# Kräuter Fee's Birthday!!!



## belén

*HAPPY BIRTHDAY KRÄUTER!!! *​​*¡¡¡¡QUE PASES UN DÍA MUY FELIZ!!!!*​


----------



## Kräuter_Fee

*Graciasssssss!!! It's already 13th September! I've just turned 20, I'm not a teenager anymore!  awww*


----------



## elroy

*Felicidades, y espero que sigas aportando al foro con tu riqueza de idiomas. *


----------



## beatrizg

Felicidades!!!


----------



## lauranazario

Hey.... happy *candle-blowing* day! 

Saludos,
LN


----------



## Kräuter_Fee

Muchísimas gracias  si queréis un trocito de tarta de chocolate todavía me queda


----------



## Eugin

Muy Feliz Cumple!!!!
 
Puede ser que ya no seas un "teenager".... pero te espera la mejor época de tu vida, así que.... 
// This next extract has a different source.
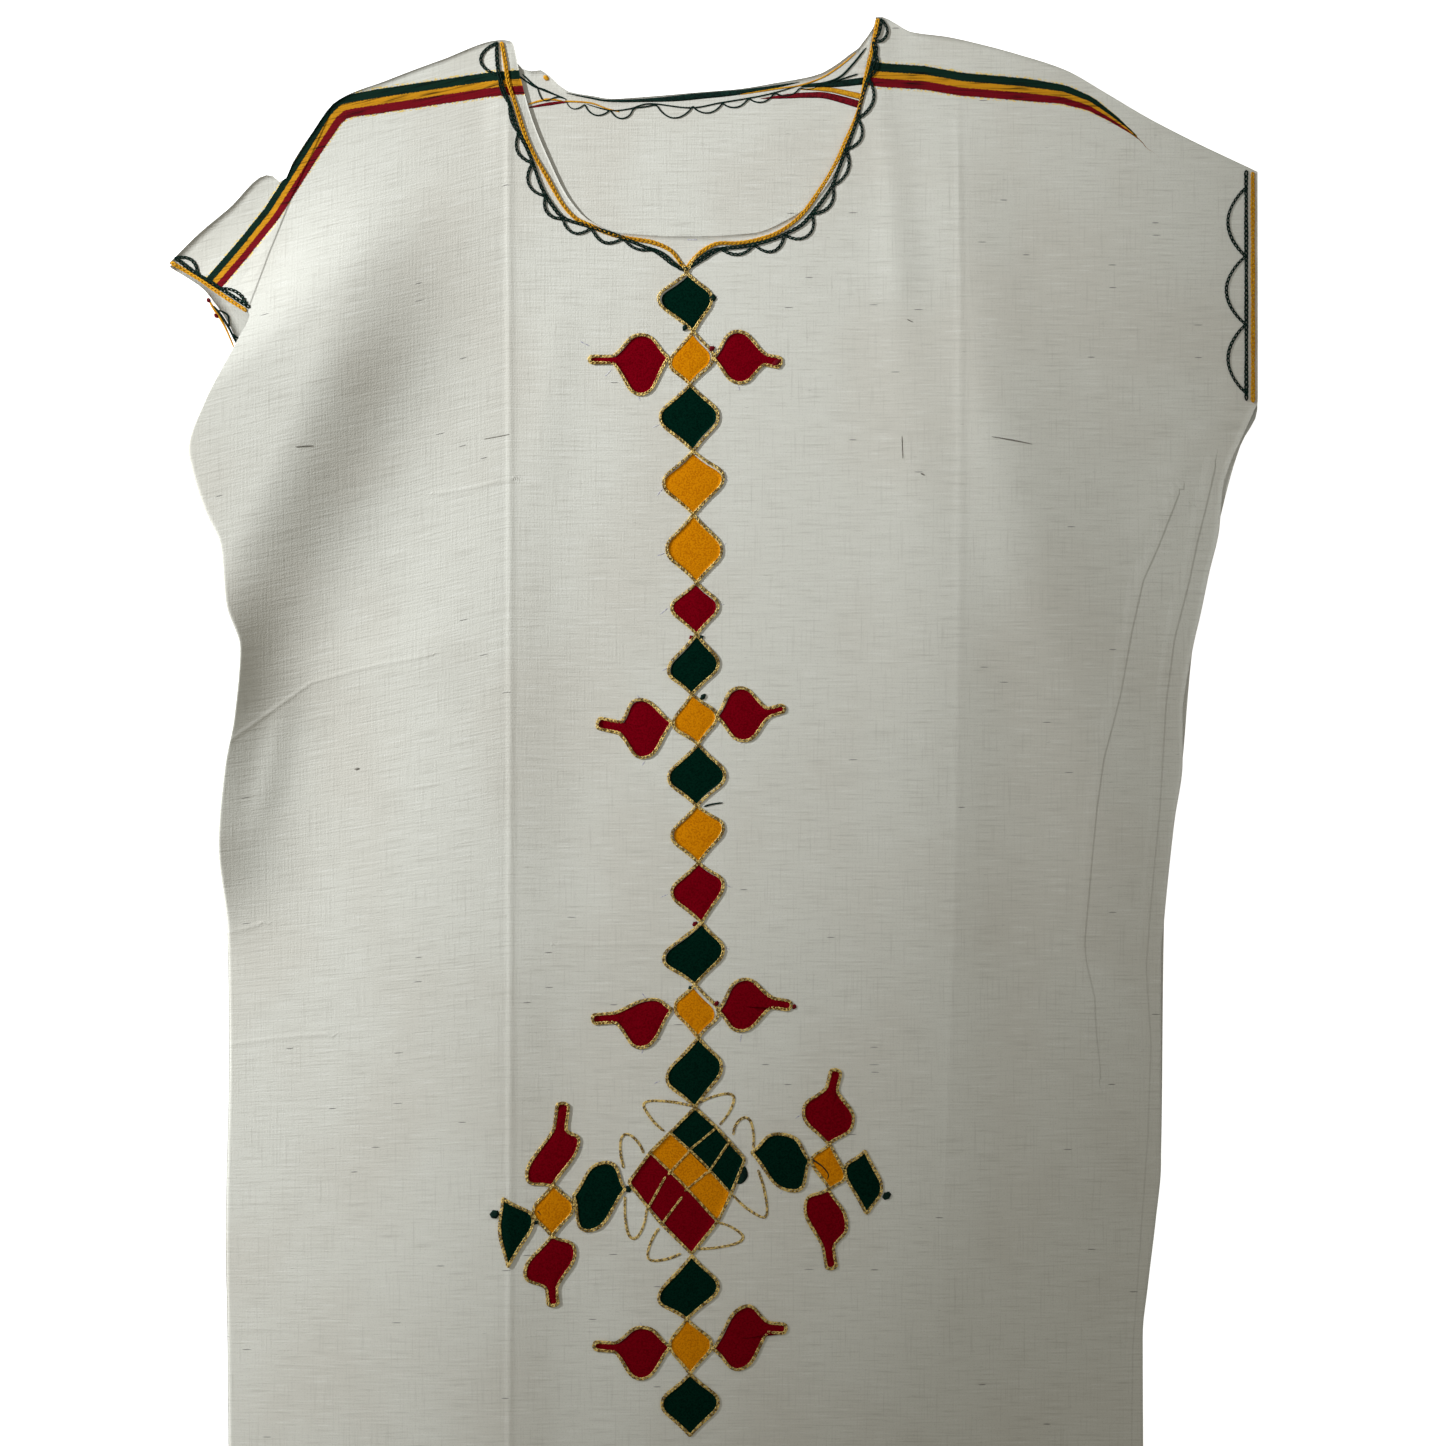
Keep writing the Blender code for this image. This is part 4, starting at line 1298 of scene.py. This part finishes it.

*A VIVIRLA  A PLENO, LLENA DE ALEGRIA Y EXPERIENCIAS INOLVIDABLES!!!!*
 
*MUCHAS FELICIDADES!!!!*
 
*Un abrazote!!!*


----------



## Kräuter_Fee

Una teenager, no un... jeje elegí mal nick, todos se piensan que soy chico 

Muchísimas gracias Eugin, un abrazo para ti también!


----------



## Phryne

.

*!!!!!Felíz cumple, Kräuter!!!!*​

Bienvenida al club de los veiteañeros... y al de géneros confundidos!!!!  

.


----------



## Alundra

FELICIDADES GUAPETONA, AUNQUE SEA CON RETRASO...


Espero que lo hayas pasado de fábula.

Alundra.


----------



## Kräuter_Fee

Phryne said:
			
		

> .
> 
> 
> 
> *!!!!!Felíz cumple, Kräuter!!!!*​*
> *
> 
> 
> Bienvenida al club de los veiteañeros... y al de géneros confundidos!!!!
> 
> .


 
Jajajaja acabo de poner el avatar, espero que ahora quede claro , muchas gracias!

Gracias a ti también Alundra!!!


----------



## Whodunit

_Da dein Deutsch ja so fantastisch ist, möchte ich es auch mit ganzem Herzen in dieser Sprache sagen:_

* Ich wünsche dir alles erdenklich Gute zum Geburtstag und viel Glück noch in deinem weiteren Leben!  *​


----------



## Kräuter_Fee

Danke sehr Whodunit!!!


----------



## Eugens

Feliz Cumple!!!  
(Sí, ya sé, llegué super tarde  )
¡Gracias por compartir todo lo que sabés con nosotros!


----------



## JESUS MARIA

_Feliz cumple Kräuter:_


_¡Ay perdóname por felicitarte tan tarde¡_

_  Todavía no me manejo bien en este foro, pero no podía dejar pasar esta fecha._

Lo que más me gusta de ti, es con qué elegancia, y sencillez contestas a todos los hilos.

  Y..decirte que te pareces mogollón a tu avatar¡¡¡¡

Un beso muy cordial.


----------



## Vanda

Parabéns lindinha!

Felicidades!


----------